Not meeting the baby’s needs.
And not giving your sweet angel love and affection.
Many worry teaching their baby healthy sleep habits will mean they have to “detach” from their baby, but this is so far from the case. If your baby fights sleep, don’t worry that means they are not thriving. They are simply in the process of learning to sleep well.
In fact, many mothers find it hard to bond with their babies because they are so exhausted from lack of sleep they can barely function.
If you meet your baby’s needs and are present not absent, you are not breaking trust with your baby.
“Teaching healthy sleep habits isn’t about ignoring your baby’s calls, but teaching them to sleep without calling for you.”
Strategies For Babies Who Fight Sleep
- If you have a newborn, start swaddling now to encourage longer sleeping times.
- Follow a good routine or schedule.
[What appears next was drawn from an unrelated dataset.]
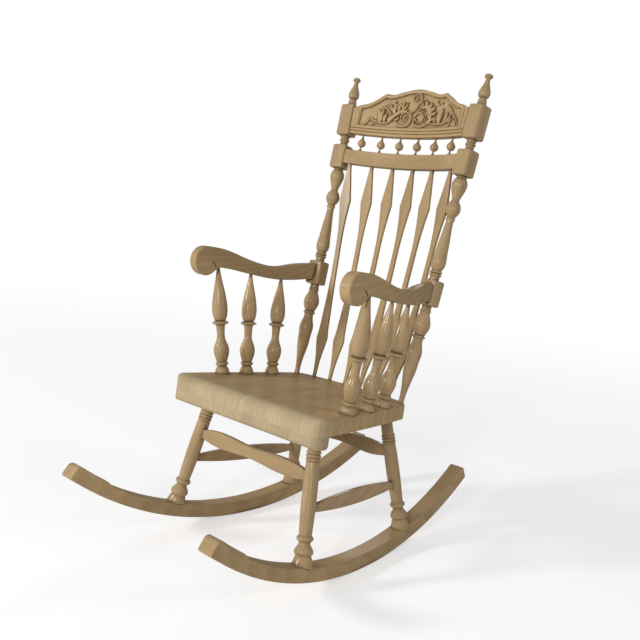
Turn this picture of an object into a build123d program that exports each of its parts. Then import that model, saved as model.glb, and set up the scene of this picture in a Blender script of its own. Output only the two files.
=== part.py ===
"""Rocking chair with a turned arrow-spindle back, carved crest rail and turned arms.

Millimetres, +Z up, the chair faces -Y. The chair stands at its own balance, and the
origin is on the floor below the middle of its length. Heights and depths of the pieces
are set out from the seat's top, and the back's from its own leaning plane.
Right is the +X side.
"""
import os
from math import asin, cos, radians, sin, sqrt, tan

from build123d import *

os.makedirs("parts", exist_ok=True)

# cuts and blanks that run right past the chair
clear_of_all = 1500

# clearances
glue_gap = 0.1              # between any two glued faces
scribe_gap = 0.4            # between a board's end and the round leg it is scribed to
screw_gap = 0.15            # round a screw's shank

# seat
seat_slope = 3.3            # degrees, the seat falls towards the back
seat_thickness = 37
seat_front_half_width = 241
seat_middle_half_width = 217
seat_rear_half_width = 183
seat_front_depth = 372      # front edge, ahead of the back posts
seat_middle_depth = 169
seat_bow_depth = 41         # rear edge on the centre line, behind the back posts
seat_bow_radius = 900
seat_front_corner = 28
seat_rear_corner = 42
seat_roll_radius = 26       # rounding of the top front edge
seat_edge_radius = 7
seat_outer_joint = 110      # outer glue lines, from the centre line
strip_depth = 44            # strip under the seat's front edge, front to back
strip_drop = 27             # the strip's height
strip_front_radius = 12
strip_back_radius = 9
dowel_radius = 4
dowel_length = 40
dowel_level = 18            # below the seat's top
dowel_first = 60            # rear row, ahead of the back posts
dowel_pitch = 120
dowel_rows = 3

# rockers, angles from the seat's upright about the rocking centre
rocking_centre_depth = 150.5    # ahead of the back posts
rocking_centre_height = 491.7   # above the seat's top
rocker_radius = 868
rocker_width = 40
rocker_height = 34          # at the middle
rocker_taper = 8            # how far the top's centre lies ahead of the bottom's
rocker_sweep = 34.3         # degrees each way
rocker_nose_height = 35.5
rocker_nose_start = 26.5    # degrees forwards, where the top begins to rise
rocker_nose_full = 28.6     # degrees forwards, where it has risen
rocker_nose_radius = 12
rocker_foot_radius = 5
rocker_tail_radius = 8
rocker_edge = 2.5

# legs, stations measured down the leg from the seat's top
front_leg_spread = 164.4
front_leg_setback = 82.2    # behind the seat's front edge
front_leg_splay = 9.15      # degrees outwards
front_leg_rake = 7.7        # degrees forwards
front_leg_depth = seat_front_depth - front_leg_setback  # ahead of the back posts
rear_leg_spread = 134.8
rear_leg_depth = 15.7
rear_leg_splay = 10.2
rear_leg_rake = 12.7        # degrees backwards
leg_tenon_radius = 12
leg_tenon_depth = 27
leg_neck_radius = 14.5
leg_ring_station = 87.5     # first of the three rings
leg_ring_pitch = 8
leg_ring_width = 7
leg_ring_radius = 16.8
leg_barrel_station = 112
leg_barrel_top_radius = 15.2
leg_barrel_radius = 16.7
leg_barrel_foot_radius = 14.6
leg_foot_height = 69        # turned foot, from the rocker up
foot_tenon_radius = 9
foot_tenon_depth = 22

# stretchers
stretcher_thickness = 12
stretcher_end_height = 11
stretcher_edge = 2
stretcher_tenon_radius = 4.5
stretcher_tenon_depth = 11
cross_stretcher_height = 37     # at each of the two swells
cross_stretcher_waist = 27
front_stretcher_swell = 90      # swell's centre from the middle
rear_stretcher_swell = 76
side_stretcher_height = 36
front_stretcher_station = 144   # down the front legs
rear_stretcher_station = 136    # down the rear legs
side_stretcher_front_station = 214
side_stretcher_rear_station = 217

# back posts, stations measured up the post from the seat's top
post_spread = 175.8
back_lean = 8.28            # degrees behind the seat's upright
post_splay = 2.23           # degrees outwards
post_twist = 5              # degrees the blocks face inwards
post_stock = 42             # square of the blocks
post_tenon_radius = 6
post_tenon_depth = 28
post_neck_radius = 12
block_rounding = 6
arm_block_bottom = 246
arm_block_height = 64
lower_block_bottom = 570
lower_block_height = 65
upper_block_bottom = 662
upper_block_height = 85

# rails, bowed to the back
bow_radius = 582            # middle of the rails' thickness
bow_depth = 23              # deepest point, behind the posts' plane
rail_thickness = 20
rail_edge = 1.5
lower_rail_bottom = 584
lower_rail_height = 38
crest_bottom = 667
crest_end_height = 71       # heights above the crest's bottom, from the ends to the middle
crest_lobe_height = 80
crest_shoulder_height = 85
crest_cusp_height = 115
crest_valley_height = 113
crest_peak_height = 129
crest_end_place = 178       # places from the centre line
crest_lobe_place = 160
crest_shoulder_place = 143
crest_cusp_place = 96
crest_valley_place = 74
crest_border = 10           # moulded border round the panel
crest_foot_border = 24
crest_panel_half_width = 158
panel_sink = 3
crest_bead_radius = 1.8
crest_bead_levels = (8, 16)     # above the crest's bottom
rail_tenon_thickness = 11
rail_tenon_depth = 15
rail_tenon_margin = 9       # from the rail's edge
rail_tenon_root = 4.2       # how far a tenon begins inside its rail
pin_radius = 2
pin_length = 32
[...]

Look here for 25+ sample routines, schedules, and rhythms.
- Create easy to follow wind down routines for baby and lock in your baby bedtime routine.
28 Things To Do If Baby Won’t Sleep CHECKLIST
Here’s a handy dandy list of 28 things to try so baby will stop fighting sleep and sleep longer and later.
- Cluster feed during the late afternoon hours and give baby a dream feed right before you go to bed.
- Make sure baby is taking full feeds and, if 5 months or older, start focusing on feeding habits as a possible reason baby isn’t sleeping well.
- Acknowledge your guilt! Of COURSE you want to do it all right and make sure you are there for baby in every way. Realize that teaching baby to sleep well is doing just that.